In a childhood full of dysfunction and constant upheaval there was one man who, for a brief time, gave me much needed love and protection. At that time, I was young enough to not really understand the intimate details of our family problems, but fortunately, I was old enough to retain some of the memories of this man. Charles Wogan, my grandfather on my father’s side, would be a rare stabilizing force in my early childhood. While I don’t remember his face, I somehow have a inner memory of kind eyes. My favorite and most vivid memories were the daily walks he and I shared. We always walked the same route and crossed over the same little creek where he would always stop and hoist me up to sit on edge of the cement barrier. We would linger there, mostly in silence, as we watched the water trickle under the bridge, until he’d finally say, “Well, it’s almost dark. Better git before you grandmother starts to worry.”
I don’t remember exact details but at the age of five, I lost the one person in my life, at that time, who I believed truly loved me. He died of a heart attack, ironically while he was in the hospital recovering from what I believe had been some sort of heart episode.

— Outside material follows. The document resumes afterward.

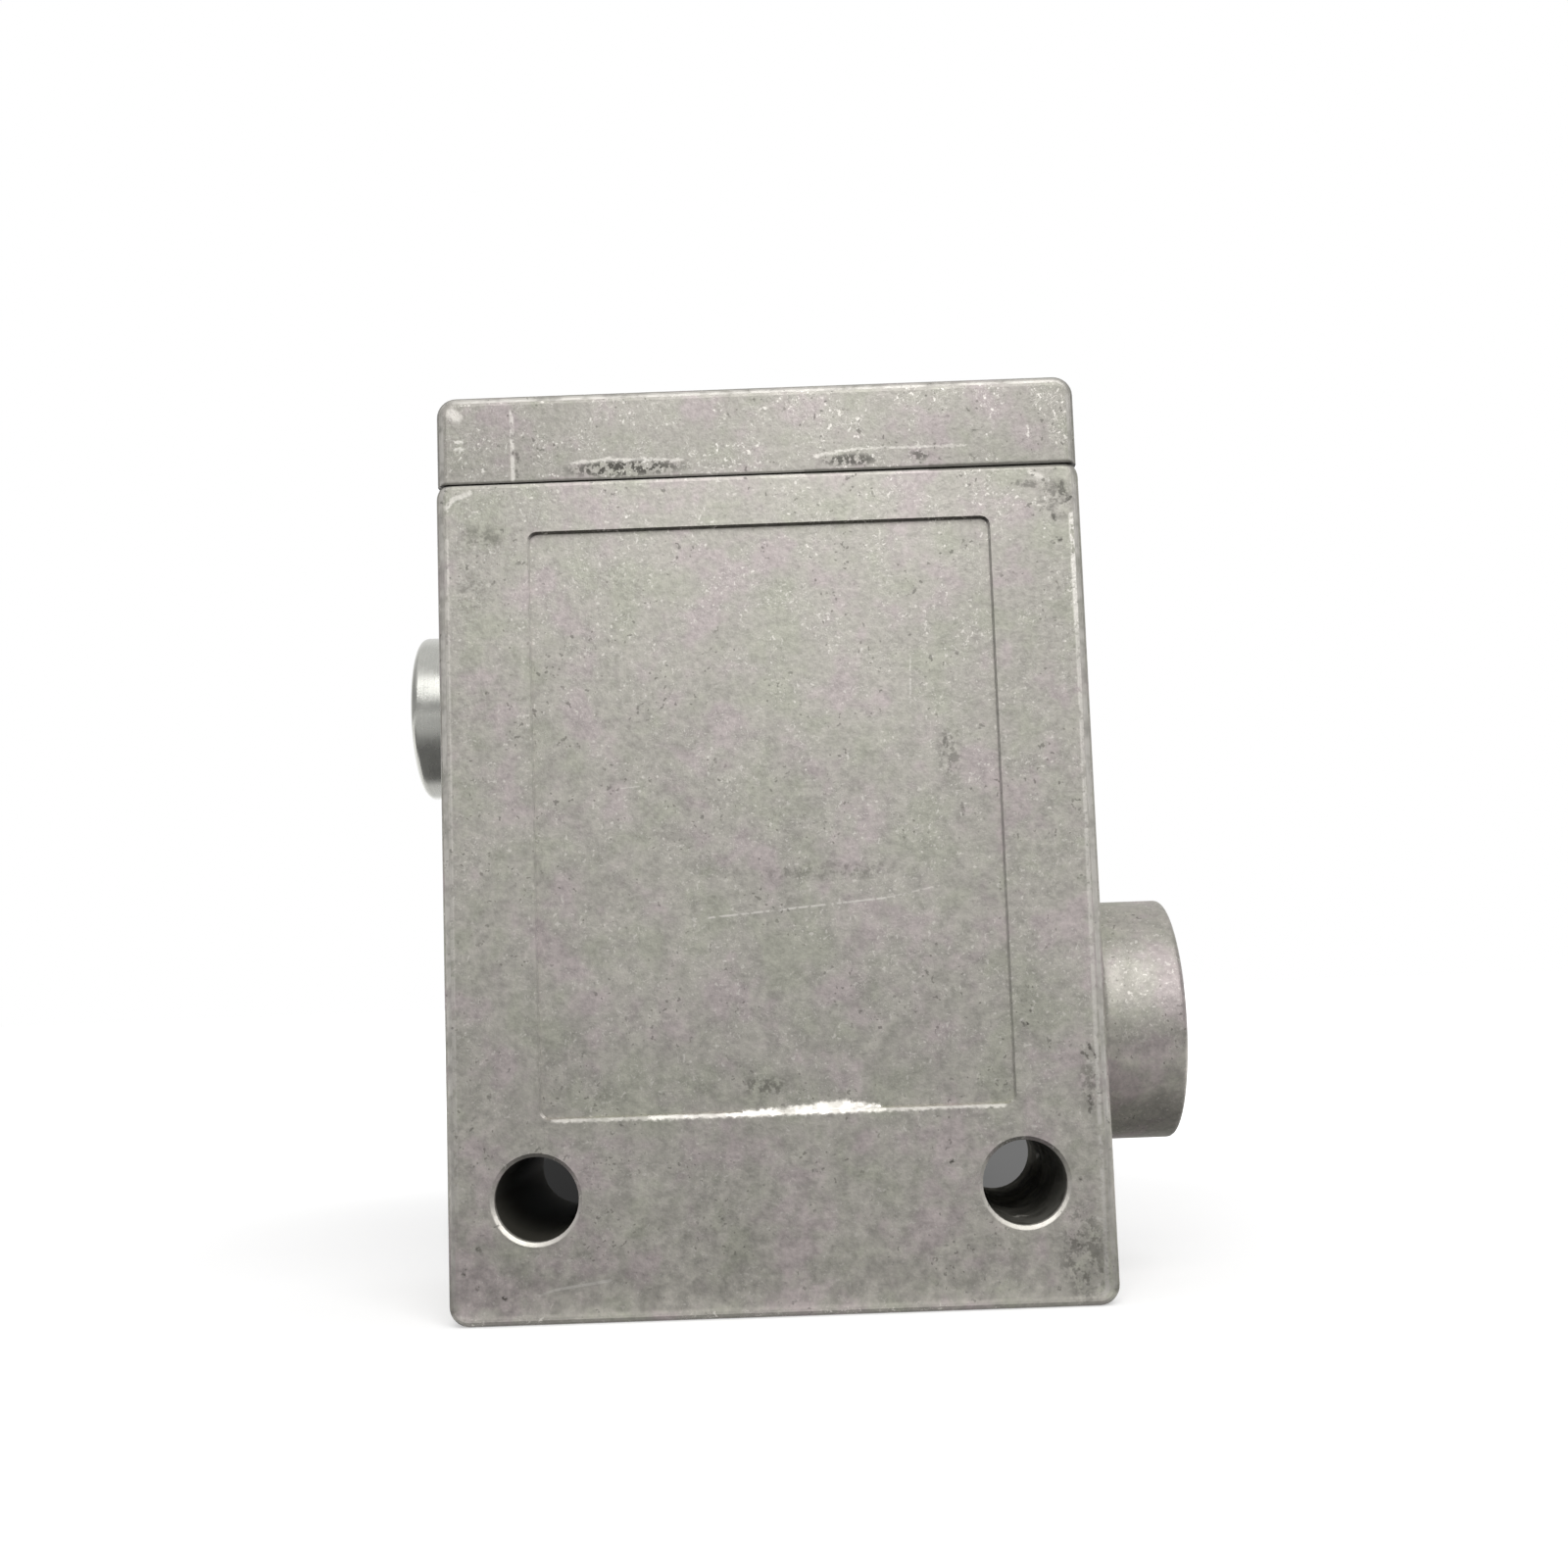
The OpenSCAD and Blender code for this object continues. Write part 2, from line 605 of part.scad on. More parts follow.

A few days ago, I took an unplanned road trip to my hometown and found myself standing at his grave. While I can vividly picture my grandmother and the last time I saw her, it isn’t my memories of her that draw me here. It’s the memory of a man who gave hope and love to a little girl who felt abandoned and unworthy. The only adult in my early childhood who seemed to genuinely take an interest in my welfare and looked out for me while he could. I don’t visit often but it always leaves me feeling humbled and blessed to have had him in my life.